Task prompt: The required output consists solely of the lines from the one containing "if obj.type not" down to the one containing "point = shown.matrix_world", both included, each quoted exactly.

Given records:

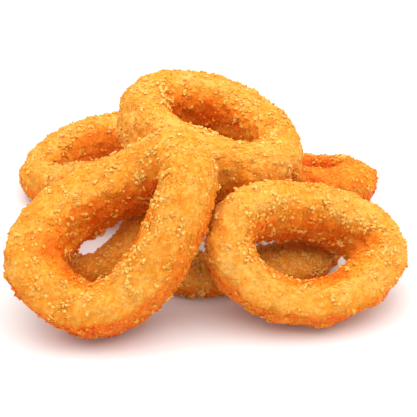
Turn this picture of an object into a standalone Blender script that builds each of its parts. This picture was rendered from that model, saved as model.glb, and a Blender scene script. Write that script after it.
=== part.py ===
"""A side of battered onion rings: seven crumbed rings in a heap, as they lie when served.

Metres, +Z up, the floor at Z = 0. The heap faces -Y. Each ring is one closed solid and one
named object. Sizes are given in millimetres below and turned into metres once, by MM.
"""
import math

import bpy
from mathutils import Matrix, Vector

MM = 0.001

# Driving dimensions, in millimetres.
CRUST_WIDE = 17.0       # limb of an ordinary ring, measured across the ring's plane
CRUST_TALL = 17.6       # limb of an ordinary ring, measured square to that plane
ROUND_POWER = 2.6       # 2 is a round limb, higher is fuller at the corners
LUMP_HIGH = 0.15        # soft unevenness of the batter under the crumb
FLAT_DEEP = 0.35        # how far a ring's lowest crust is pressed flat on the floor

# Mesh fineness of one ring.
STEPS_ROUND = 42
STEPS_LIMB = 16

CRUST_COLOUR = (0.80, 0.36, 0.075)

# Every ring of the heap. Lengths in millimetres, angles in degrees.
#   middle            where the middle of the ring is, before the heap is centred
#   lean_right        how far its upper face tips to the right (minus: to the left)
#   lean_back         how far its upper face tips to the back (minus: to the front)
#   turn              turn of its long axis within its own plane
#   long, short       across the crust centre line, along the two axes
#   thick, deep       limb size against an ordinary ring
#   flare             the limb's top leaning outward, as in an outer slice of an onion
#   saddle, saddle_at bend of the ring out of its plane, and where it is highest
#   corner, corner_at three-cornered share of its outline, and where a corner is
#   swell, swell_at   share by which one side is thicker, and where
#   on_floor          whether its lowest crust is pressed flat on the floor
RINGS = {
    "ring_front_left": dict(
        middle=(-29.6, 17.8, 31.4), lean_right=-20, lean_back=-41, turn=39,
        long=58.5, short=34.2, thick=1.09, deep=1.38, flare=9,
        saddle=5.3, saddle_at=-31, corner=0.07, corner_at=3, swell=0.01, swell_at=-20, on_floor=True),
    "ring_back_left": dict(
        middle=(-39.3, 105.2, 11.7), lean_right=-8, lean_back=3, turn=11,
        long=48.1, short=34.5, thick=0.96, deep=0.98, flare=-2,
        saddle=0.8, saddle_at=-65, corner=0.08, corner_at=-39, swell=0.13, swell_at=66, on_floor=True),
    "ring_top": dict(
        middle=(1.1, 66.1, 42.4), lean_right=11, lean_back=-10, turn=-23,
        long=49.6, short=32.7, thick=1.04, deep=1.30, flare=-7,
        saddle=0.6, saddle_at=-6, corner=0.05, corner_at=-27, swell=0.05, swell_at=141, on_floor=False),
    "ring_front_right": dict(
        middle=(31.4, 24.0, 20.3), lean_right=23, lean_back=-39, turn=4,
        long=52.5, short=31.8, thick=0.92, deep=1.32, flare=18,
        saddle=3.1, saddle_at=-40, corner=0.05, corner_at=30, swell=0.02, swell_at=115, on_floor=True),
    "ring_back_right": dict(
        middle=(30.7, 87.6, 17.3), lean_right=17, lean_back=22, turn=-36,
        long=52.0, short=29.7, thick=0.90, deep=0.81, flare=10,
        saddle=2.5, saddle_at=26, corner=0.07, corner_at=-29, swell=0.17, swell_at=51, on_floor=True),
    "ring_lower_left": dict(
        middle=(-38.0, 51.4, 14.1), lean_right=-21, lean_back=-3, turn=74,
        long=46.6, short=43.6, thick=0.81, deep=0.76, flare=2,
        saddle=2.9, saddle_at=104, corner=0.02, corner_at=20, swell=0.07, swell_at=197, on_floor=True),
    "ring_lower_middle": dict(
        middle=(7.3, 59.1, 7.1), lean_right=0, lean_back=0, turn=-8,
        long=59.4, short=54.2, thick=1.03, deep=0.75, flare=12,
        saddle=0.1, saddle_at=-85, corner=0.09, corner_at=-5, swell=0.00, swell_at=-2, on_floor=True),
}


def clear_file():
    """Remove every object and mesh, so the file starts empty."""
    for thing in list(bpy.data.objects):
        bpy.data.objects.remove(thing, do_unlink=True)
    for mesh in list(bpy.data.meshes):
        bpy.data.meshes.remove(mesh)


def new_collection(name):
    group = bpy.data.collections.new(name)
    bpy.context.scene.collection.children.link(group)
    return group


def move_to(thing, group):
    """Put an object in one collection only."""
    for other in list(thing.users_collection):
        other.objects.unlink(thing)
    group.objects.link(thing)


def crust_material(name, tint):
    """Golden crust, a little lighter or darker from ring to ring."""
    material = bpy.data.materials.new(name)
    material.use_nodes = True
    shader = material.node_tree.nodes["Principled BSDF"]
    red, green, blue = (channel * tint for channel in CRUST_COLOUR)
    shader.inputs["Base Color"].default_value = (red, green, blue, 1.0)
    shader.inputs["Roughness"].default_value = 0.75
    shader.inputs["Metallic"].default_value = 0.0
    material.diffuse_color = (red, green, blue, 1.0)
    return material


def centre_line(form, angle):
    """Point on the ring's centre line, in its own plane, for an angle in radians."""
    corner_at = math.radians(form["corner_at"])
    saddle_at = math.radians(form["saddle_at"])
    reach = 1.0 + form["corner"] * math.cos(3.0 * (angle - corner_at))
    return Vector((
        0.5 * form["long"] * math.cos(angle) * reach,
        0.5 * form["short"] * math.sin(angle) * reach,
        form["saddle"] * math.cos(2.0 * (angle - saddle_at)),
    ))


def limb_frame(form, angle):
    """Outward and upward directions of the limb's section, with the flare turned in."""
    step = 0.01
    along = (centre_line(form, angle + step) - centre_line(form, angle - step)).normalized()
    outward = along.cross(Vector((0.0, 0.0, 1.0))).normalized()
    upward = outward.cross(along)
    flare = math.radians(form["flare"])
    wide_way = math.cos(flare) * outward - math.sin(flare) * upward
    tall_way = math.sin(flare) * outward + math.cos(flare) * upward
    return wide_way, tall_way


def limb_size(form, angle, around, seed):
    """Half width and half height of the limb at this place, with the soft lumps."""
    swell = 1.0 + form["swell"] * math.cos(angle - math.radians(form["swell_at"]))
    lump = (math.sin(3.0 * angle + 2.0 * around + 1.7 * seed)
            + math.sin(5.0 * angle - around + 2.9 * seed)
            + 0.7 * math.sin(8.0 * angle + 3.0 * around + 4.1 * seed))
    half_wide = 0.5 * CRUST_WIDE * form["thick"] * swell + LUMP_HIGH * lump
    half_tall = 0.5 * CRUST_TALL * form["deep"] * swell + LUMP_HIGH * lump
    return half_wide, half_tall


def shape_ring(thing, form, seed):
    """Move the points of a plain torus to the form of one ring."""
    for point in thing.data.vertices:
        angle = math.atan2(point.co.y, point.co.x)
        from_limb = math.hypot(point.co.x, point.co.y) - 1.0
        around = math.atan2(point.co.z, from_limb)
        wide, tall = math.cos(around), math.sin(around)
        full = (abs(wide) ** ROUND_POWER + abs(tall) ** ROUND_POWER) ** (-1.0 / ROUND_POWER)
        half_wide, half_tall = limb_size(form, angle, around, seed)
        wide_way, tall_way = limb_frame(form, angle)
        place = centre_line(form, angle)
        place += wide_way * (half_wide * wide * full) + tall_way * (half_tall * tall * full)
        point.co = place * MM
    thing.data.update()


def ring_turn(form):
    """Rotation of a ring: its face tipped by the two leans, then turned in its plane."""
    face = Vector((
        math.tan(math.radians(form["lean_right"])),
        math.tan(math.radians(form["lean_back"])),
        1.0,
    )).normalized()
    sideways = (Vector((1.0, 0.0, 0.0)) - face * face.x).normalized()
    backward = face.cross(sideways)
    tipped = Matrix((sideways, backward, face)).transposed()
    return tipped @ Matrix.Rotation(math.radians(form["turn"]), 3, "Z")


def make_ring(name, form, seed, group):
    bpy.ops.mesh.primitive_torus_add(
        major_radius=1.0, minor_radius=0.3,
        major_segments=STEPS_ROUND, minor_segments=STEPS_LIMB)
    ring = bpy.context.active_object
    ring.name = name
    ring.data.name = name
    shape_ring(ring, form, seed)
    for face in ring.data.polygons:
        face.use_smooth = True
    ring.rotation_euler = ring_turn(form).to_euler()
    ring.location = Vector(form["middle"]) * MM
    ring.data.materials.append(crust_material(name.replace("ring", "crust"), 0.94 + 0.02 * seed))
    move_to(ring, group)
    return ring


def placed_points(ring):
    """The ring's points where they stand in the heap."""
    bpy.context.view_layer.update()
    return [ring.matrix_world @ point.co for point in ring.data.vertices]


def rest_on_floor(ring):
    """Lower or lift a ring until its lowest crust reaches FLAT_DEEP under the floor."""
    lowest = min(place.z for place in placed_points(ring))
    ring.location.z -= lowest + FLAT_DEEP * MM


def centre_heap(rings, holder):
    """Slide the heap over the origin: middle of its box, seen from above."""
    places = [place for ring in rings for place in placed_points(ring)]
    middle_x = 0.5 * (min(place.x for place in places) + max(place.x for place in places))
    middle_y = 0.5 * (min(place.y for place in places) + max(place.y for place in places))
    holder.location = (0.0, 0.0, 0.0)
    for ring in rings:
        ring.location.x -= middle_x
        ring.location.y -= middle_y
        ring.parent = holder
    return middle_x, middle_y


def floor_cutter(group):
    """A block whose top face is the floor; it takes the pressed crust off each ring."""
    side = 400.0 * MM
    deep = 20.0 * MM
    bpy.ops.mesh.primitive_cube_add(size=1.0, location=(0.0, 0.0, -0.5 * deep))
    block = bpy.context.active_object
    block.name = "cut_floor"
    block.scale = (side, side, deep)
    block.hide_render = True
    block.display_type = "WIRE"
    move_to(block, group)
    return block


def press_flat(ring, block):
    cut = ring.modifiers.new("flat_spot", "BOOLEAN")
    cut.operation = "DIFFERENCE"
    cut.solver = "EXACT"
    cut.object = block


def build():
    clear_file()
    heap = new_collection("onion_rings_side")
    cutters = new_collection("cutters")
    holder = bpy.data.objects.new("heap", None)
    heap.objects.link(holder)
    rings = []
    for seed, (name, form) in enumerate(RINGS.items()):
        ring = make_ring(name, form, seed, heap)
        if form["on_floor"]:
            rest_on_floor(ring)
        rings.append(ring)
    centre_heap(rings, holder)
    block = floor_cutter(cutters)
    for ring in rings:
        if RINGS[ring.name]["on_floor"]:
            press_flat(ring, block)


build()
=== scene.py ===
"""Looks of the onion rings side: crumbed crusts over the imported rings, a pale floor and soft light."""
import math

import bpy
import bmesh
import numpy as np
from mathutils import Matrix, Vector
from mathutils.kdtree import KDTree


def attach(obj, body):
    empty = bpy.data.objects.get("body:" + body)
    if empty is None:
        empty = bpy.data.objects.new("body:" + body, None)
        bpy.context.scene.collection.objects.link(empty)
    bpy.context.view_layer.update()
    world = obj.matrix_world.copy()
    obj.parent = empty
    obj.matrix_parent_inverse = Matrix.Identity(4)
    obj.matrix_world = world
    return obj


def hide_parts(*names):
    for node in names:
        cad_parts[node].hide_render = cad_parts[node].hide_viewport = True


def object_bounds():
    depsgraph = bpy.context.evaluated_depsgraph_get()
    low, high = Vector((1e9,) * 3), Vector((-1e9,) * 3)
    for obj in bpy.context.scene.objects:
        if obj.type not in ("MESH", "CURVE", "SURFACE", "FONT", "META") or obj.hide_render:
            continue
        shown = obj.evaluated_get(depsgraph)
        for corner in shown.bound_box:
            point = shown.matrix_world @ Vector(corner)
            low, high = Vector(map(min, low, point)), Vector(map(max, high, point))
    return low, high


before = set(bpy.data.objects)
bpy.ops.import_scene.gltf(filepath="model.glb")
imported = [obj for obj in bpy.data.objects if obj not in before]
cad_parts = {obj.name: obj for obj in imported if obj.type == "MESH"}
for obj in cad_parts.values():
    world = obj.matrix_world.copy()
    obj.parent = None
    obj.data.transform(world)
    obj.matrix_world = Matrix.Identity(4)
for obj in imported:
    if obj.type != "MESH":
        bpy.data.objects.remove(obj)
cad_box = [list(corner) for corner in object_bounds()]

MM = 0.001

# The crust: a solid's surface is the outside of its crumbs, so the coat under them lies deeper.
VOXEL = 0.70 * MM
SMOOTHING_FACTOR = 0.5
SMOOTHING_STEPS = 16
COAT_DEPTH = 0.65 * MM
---
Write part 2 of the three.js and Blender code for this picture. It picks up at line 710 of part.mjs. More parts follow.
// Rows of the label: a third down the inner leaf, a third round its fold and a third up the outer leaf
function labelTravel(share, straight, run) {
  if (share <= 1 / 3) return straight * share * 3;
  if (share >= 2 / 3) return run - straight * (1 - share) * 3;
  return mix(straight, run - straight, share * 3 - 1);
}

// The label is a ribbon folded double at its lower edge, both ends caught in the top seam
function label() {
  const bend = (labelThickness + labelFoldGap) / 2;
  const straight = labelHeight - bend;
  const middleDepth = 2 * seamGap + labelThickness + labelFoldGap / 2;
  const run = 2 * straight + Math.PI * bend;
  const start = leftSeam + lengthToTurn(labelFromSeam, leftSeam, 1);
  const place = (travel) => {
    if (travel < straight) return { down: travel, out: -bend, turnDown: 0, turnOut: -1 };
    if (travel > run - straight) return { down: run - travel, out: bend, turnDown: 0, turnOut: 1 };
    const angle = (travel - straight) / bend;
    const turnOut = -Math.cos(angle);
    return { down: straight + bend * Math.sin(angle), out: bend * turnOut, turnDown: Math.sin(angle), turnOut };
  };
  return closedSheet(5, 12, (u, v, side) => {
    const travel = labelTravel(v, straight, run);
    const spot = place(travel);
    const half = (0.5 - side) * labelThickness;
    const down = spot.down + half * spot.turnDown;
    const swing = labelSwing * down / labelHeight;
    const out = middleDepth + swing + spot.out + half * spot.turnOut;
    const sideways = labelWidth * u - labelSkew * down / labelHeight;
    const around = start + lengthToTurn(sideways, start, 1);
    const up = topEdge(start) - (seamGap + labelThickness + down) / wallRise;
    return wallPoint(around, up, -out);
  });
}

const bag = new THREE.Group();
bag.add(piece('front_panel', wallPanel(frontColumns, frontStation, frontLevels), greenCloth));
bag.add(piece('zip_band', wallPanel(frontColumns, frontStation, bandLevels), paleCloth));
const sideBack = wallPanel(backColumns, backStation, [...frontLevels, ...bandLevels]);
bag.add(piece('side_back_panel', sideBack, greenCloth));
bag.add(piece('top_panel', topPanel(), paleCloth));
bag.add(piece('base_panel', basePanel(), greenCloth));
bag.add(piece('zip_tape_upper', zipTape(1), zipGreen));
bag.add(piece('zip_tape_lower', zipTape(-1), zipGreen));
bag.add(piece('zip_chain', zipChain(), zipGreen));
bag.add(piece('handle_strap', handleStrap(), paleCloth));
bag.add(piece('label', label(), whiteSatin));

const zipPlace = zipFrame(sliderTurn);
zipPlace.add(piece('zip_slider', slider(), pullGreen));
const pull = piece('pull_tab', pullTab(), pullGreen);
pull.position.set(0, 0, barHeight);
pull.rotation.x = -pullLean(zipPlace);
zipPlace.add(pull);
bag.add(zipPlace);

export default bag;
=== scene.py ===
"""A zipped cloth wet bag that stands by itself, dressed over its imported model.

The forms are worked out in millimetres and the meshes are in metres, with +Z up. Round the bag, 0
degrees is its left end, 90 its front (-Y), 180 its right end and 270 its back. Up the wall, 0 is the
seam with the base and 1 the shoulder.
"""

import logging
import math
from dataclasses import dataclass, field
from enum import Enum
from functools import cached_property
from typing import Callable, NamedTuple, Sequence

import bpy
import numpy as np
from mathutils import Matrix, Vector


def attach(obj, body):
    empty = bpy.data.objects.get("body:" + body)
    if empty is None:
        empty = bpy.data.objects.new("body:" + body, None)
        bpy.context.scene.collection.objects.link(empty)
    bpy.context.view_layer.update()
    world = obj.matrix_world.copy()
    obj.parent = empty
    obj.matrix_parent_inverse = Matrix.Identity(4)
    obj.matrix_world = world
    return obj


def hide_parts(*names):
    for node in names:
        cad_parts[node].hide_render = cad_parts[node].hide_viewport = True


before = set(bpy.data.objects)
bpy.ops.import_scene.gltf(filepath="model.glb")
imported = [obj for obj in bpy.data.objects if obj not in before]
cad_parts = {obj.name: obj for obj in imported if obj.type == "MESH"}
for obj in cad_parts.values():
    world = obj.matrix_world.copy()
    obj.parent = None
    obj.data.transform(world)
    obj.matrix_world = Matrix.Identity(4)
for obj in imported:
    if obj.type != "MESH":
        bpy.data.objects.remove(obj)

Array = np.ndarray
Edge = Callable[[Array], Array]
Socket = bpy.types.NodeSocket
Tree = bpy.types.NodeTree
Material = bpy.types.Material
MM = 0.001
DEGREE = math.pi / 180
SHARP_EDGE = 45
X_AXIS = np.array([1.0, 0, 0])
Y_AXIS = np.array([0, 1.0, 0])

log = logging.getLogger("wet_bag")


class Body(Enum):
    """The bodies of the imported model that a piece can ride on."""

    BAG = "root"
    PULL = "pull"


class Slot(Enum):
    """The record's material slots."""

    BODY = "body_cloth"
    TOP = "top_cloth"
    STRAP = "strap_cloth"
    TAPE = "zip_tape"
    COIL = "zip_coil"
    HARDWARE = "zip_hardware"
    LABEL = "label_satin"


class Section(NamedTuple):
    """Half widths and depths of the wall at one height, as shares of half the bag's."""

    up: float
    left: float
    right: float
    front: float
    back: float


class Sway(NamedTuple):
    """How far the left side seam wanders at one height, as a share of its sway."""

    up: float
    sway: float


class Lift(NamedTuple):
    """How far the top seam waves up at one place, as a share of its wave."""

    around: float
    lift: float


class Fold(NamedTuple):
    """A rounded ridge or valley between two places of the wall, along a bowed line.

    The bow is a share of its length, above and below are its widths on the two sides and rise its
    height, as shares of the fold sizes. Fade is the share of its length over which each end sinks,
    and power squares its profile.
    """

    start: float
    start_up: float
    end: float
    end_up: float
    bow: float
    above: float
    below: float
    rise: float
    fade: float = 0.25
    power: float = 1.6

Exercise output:
        if obj.type not in ("MESH", "CURVE", "SURFACE", "FONT", "META") or obj.hide_render:
            continue
        shown = obj.evaluated_get(depsgraph)
        for corner in shown.bound_box:
            point = shown.matrix_world @ Vector(corner)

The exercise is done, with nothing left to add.